The fun is only beginning, however, as you proceed through the well executed application process. They state that the application process requires 60 minutes, but when I hit the rather heavy writing section I decided it would be best to take my time alternating for several hours (or perhaps a whole day) between producing a proper piece of ~6,000 word writing and reading through their other web site pages and blog posts. It is better not to rush through this, as you want to present your skills as best as possible – especially as a newbie trying to enter the field.

While the company’s blog has a decent number of articles, the topics are a bit random and disorganized, and the main blog page itself is not only misleadingly titled “Article Archives” (which likely prevents it from being listed properly in the search engines as a legitimate blog), but also, in my opinion, fails to provide content on issues of MOST importance to its target market :

http://blog.rev.com/articles

For instance, while they have some well-written posts related to the subject of TRANSLATION, such as:

5 Tips for Freelance Translators

They don’t have EVEN ONE section or article directly related to the subject of transcription, out of the 100+ posts up on the main “archived articles” page. This means that all of the freelance transcriptionists who go through the application process and want to read more about the company’s activities related to transcription while they wait (likely several days or more) to receive their email of acceptance or rejection are not able to continue spending some time reading through informative blog posts which will give them a head start in becoming more familiar with the company, its operations, and transcription in general. As one of the fundamentally important elements of online marketing is to keep your market ENGAGED and CONNECTED this seems to be one specific thing that Rev has neglected. I hope they will address this in the future for the benefit of the transcriptionists AND the marketing success of their company.
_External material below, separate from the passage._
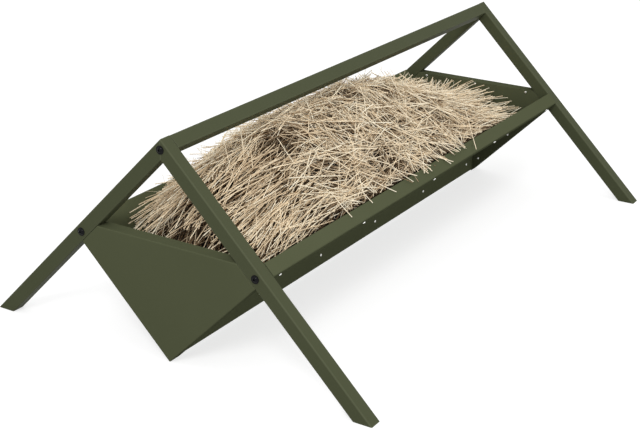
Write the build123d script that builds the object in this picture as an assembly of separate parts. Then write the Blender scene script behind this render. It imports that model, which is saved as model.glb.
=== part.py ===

It ultimately took me a full 24 hours to properly complete the application. It was a bit of hard work to write the essay and transcribe the two audio files, but I was convinced that my performance on both was up to par (especially for the writing component, as I am an experienced and published photojournalist and blogger). I submitted the application and continued trying to find articles on their blog which could keep me busy while I waited for their response.

At the end of the day I had made good progress. I had done a thorough analysis of two prospective online transcription companies (a process which I will continue to incorporate into my research process) and I completed one full application to one which fulfilled my criteria. After submitting the Rev application I spent a few hours researching and blogging and then went to sleep feeling quite confident that my application to Rev would impress them, and that I would likely be granted acceptance into their team of transcriptionists. However, in the worst case scenario that I am NOT accepted there are plenty of other online transcription companies operating now, so it will just be a matter of continuing to find, research, evaluate and apply to others in the future.